◎「かたち(崇ち)」(動詞)
「かはたち(『彼は…』立ち)」。「たち(立ち)」は発生感を表現します。「Aをかたち」と言った場合、「を」は状態を表現し「Aを立ち」はAの状態で発生感が生じ、それは『彼(か)は…』と遥か彼方に思いを馳せるような状態でそうなっています。『彼は…(あれは…)』と何かに心を奪われたような状態になっている。この「かはたち(『彼は…』立ち)→かたち」は、突発的、一時的な没頭が起こっていることを表現する。心を奪われたように何かに没頭しています。これは『日本書紀』の訓みにある表現。他動表現「かたて(『彼は…』立て)」(下記)もあり、「いはひ(祝ひ)」のついた「かたちはひ」(下記)という動詞もある。
「馬子(うまこ:人名)独(ひと)り仏(ほとけ)の法(みのり)に依(よ)りて、三(みたり)の尼(あま)を崇(かた)ち敬(ゐや)ぶ」(『日本書紀』)。
◎「かたて(崇て)」(動詞)
「かたち(崇ち)」の他動表現→「かたち(崇ち)」の項。
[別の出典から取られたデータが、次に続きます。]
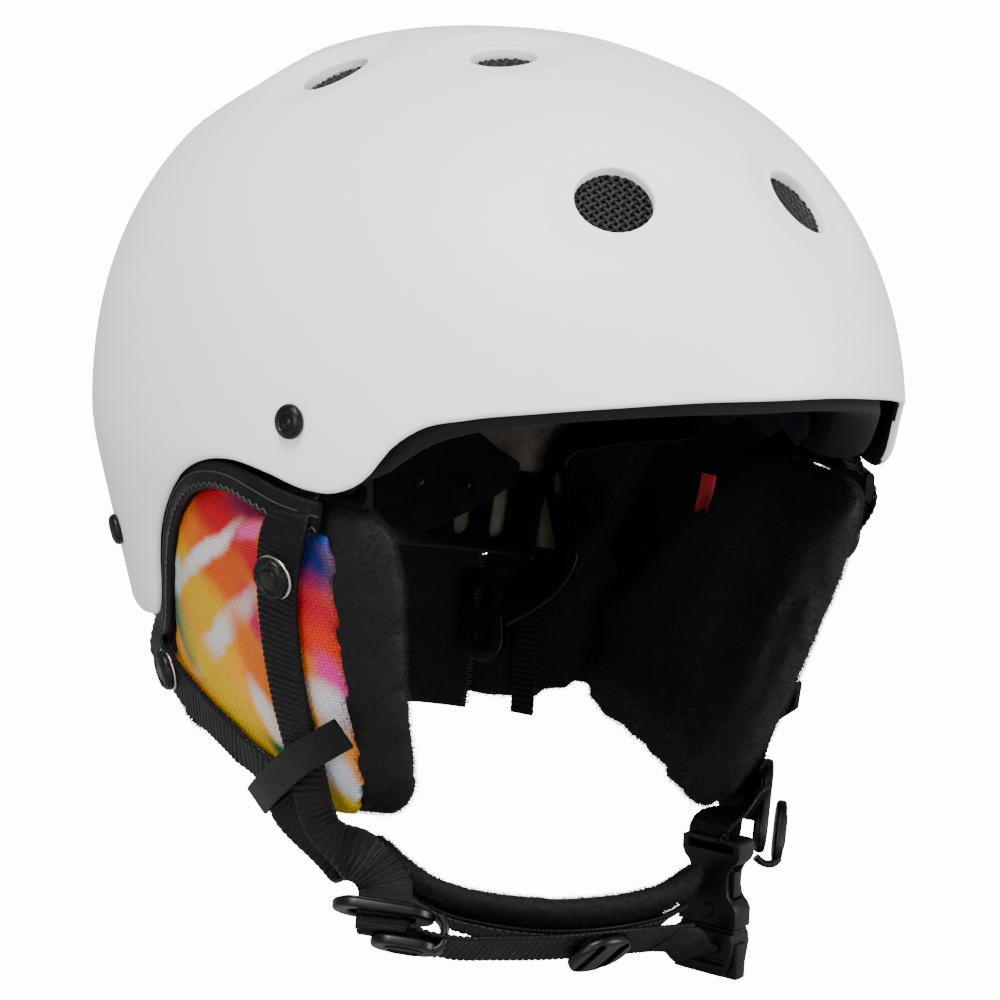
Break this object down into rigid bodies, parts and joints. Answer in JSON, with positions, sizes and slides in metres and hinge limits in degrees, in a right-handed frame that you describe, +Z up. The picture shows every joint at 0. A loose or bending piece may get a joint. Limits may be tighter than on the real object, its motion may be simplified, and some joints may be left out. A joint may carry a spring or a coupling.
{
  "type": "ski helmet",
  "caption": "Hard-shell ski helmet with eleven round vents, folding ear pads, a strap harness and a side-release chin buckle.",
  "frame": {"origin": "centre of the shell's widest section, where the head's middle sits", "axes": "+Z up out of the crown, -Y the way the wearer faces, -X the wearer's right"},
  "size_m": [0.22, 0.2929, 0.279],
  "materials": {
    "shell_white": "satin white painted hard shell",
    "liner_black": "moulded foam liner, black",
    "vent_black": "coarse black basket-weave mesh",
    "trim_black": "moulded black plastic, satin",
    "webbing_black": "ribbed black webbing",
    "printed_canvas": "canvas with soft multicolour dye",
    "plush_black": "black plush pile",
    "velour_navy": "dark navy velour",
    "fleece_black": "black fleece",
    "snap_metal": "black metal press snap",
    "tag_red": "red woven tag"
  },
  "bodies": {
    "helmet": {"outer_shell": "shell_white", "impact_liner": "liner_black", "brow_pad": "velour_navy", "crown_pad": "velour_navy", "side_pad_right": "velour_navy", "side_pad_left": "velour_navy", "rear_pad": "velour_navy", "neck_roll": "fleece_black", "front_strap_right": "webbing_black", "rear_strap_right": "webbing_black", "front_strap_left": "webbing_black", "rear_strap_left": "webbing_black", "strap_keeper_right": "webbing_black", "strap_keeper_left": "webbing_black", "divider_plate_right": "trim_black", "divider_plate_left": "trim_black", "chin_pad": "fleece_black", "chin_webbing": "webbing_black", "buckle_female": "trim_black", "buckle_loop": "webbing_black", "webbing_slider": "trim_black", "goggle_clip_base": "trim_black", "vent_mesh_crown": "vent_black", "vent_mesh_front_right": "vent_black", "vent_mesh_front_left": "vent_black", "vent_mesh_top_front_right": "vent_black", "vent_mesh_top_front_left": "vent_black", "vent_mesh_side_right": "vent_black", "vent_mesh_side_left": "vent_black", "vent_mesh_rear_side_right": "vent_black", "vent_mesh_rear_side_left": "vent_black", "vent_mesh_rear_right": "vent_black", "vent_mesh_rear_left": "vent_black", "rivet_front_right": "trim_black", "snap_front_right": "snap_metal", "rivet_front_left": "trim_black", "snap_front_left": "snap_metal", "rivet_rear_right": "trim_black", "snap_rear_right": "snap_metal", "rivet_rear_left": "trim_black", "snap_rear_left": "snap_metal"},
    "buckle_male_half": {"buckle_male": "trim_black", "buckle_webbing": "webbing_black"},
    "prong_front": {"buckle_prong_front": "trim_black"},
    "prong_rear": {"buckle_prong_rear": "trim_black"},
    "lever_right": {"divider_lever_right": "trim_black"},
    "lever_left": {"divider_lever_left": "trim_black"},
    "ear_pad_right": {"ear_pad_right": "printed_canvas", "ear_lining_right": "plush_black"},
    "ear_pad_left": {"ear_pad_left": "printed_canvas", "ear_lining_left": "plush_black", "pocket_tag": "tag_red"},
    "fit_cradle": {"fit_cradle": "trim_black", "cradle_pad": "velour_navy", "fit_arm_right": "trim_black", "fit_arm_left": "trim_black"},
    "goggle_clip": {"goggle_clip_strap": "webbing_black"}
  },
  "joints": [
    {"name": "buckle_release", "type": "slide", "parent": "helmet", "child": "buckle_male_half", "axis": [0, 0, -1], "range_m": [0, 0.024]},
    {"name": "prong_front_press", "type": "slide", "parent": "buckle_male_half", "child": "prong_front", "axis": [-0.3624, 0.932, 0], "range_m": [0, 0.0018], "stiffness_N_per_m": 900},
    {"name": "prong_rear_press", "type": "slide", "parent": "buckle_male_half", "child": "prong_rear", "axis": [0.3624, -0.932, 0], "range_m": [0, 0.0018], "stiffness_N_per_m": 900},
    {"name": "lever_right_open", "type": "hinge", "parent": "helmet", "child": "lever_right", "pos_m": [-0.05556, -0.07879, -0.12899], "axis": [-0.4051, -0.7578, 0.5114], "range_deg": [0, 20]},
    {"name": "lever_left_open", "type": "hinge", "parent": "helmet", "child": "lever_left", "pos_m": [0.06867, -0.06, -0.13098], "axis": [0.522, 0.812, -0.261], "range_deg": [0, 80]},
    {"name": "ear_pad_right_fold", "type": "hinge", "parent": "helmet", "child": "ear_pad_right", "pos_m": [-0.0985, -0.01, -0.012], "axis": [0, 1, 0], "range_deg": [-12, 0]},
    {"name": "ear_pad_left_fold", "type": "hinge", "parent": "helmet", "child": "ear_pad_left", "pos_m": [0.0985, -0.01, -0.012], "axis": [0, 1, 0], "range_deg": [0, 12]},
    {"name": "fit_cradle_adjust", "type": "slide", "parent": "helmet", "child": "fit_cradle", "axis": [0, -1, 0], "range_m": [0, 0.012]},
    {"name": "goggle_clip_swing", "type": "hinge", "parent": "helmet", "child": "goggle_clip", "pos_m": [0, 0.1503, -0.009], "axis": [1, 0, 0], "range_deg": [0, 100]}
  ],
  "couplings": [
    {"joint": "prong_rear_press", "follows": "prong_front_press", "ratio": 1}
  ]
}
何かに心を奪われ憧れたような状態になり、それを特別に尊重したり大事にしたりする。
「皇祖(みおや)高皇産靈尊(たかみむすひのみこと)、特(おぎろ:広大)に憐(めぐしとおもほす)愛(みこころ)を鍾(あつ)めて、(天津彥彥火瓊瓊杵尊(あまつひこひこほのににぎのみこと)を)崇(かた)て養(ひだ)したまふ(養い育てた)」(『日本書紀』)。
◎「かたちはひ」(動詞)
「かたちいはひ(崇ち祝ひ)」。動詞「かたち(崇ち)」はその項(上記)参照。何かに憧れ心をうばわれたような状態になってこれを祝(いは)ふ(それと神的、あるいは神的な印象を生じるほどの、関係になる(下記※))ことですが、その心の奪われ方に片寄った印象があったり、それが一時的な印象のものであったりすることが多い(ただし常にそのような印象で言われるとは限らない(その陶酔的没頭が称賛的に言われることもある))。
「(群卿(役人たち)が)或(ある)いは懈怠(おこたりて)理(ことわ)らず、或(ある)いは阿黨(かたちは)ひて曲(ま)ぐること有(あ)らば訴(うた)へむ者(もの)以(も)て鍾(かね)を撞(つ)くべし。是(これ)に由(よ)りて、朝(みかど)に鍾(かね)を懸(か)け匱(ひつ)を置(お)かむ」(『日本書紀』:役人が理(ことわり)を正すことをしない、或いは偏向して理(ことわり)を曲げる)。
「善きかな大部(おほとも)の氏、仏を貴び、法に儻(かたちは)ひ、情(こころ)を澄(きよ)くし、忠(まこと)を效(いた)す」(『日本霊異記』)。
※ 「いはひ(祝ひ)」は去年(2020年)の2月に触れたのですが、原意は、神聖感のある、人智の及ばない経験経過情況が動態感をもって作用すること、です。
◎「かたづき(かた付き)」(動詞)
この動詞は「つき」が「勢いづく」のそれのように「~の状態になる」という意味ですが、「かた」が「方・型・形」の場合(A)と「片」の場合(B)があります。ただし、慣用として、漢字表記ではどちらも「片付き」と書く。この他動表現に「かたづけ(かた付け)」がある。
(A)「「型」の状態になる、~らしくなる→期待された型(あり方)になる」という意味。家の中や乱雑だった荷物がかたづいたり、娘が結婚してかたづいたりするのはこれ。
「公家共ぶけ片付(かたづか)ぬばうじゃく(傍若(無人))のおこのもの(をこの者:愚か者、のような意)すすみ出て申す…」(「浄瑠璃」『暦』(井原西鶴):これは、片づかぬ、と書いてありすが、形(型)づかぬ(ここでは、気がすまぬ、ということか)、の意)。
(B)は偏向的に何かに寄ること。
「一遍にかたづく事もなく、一方へ片寄ることもなし」(『中庸抄』)。
「谷かたづきて家居せる君が(ホトトギスの声を)聞きつつ告げなくも憂し」(万4207:私はそうではないのにあなたはもっぱら(ホトトギスの鳴く)谷寄りに家居している、のような意)。
◎「かたづけ(かた付け)」(動詞)
「かたづき(かた付き)」の他動表現。「かたづき(かた付き)」の状態にすること。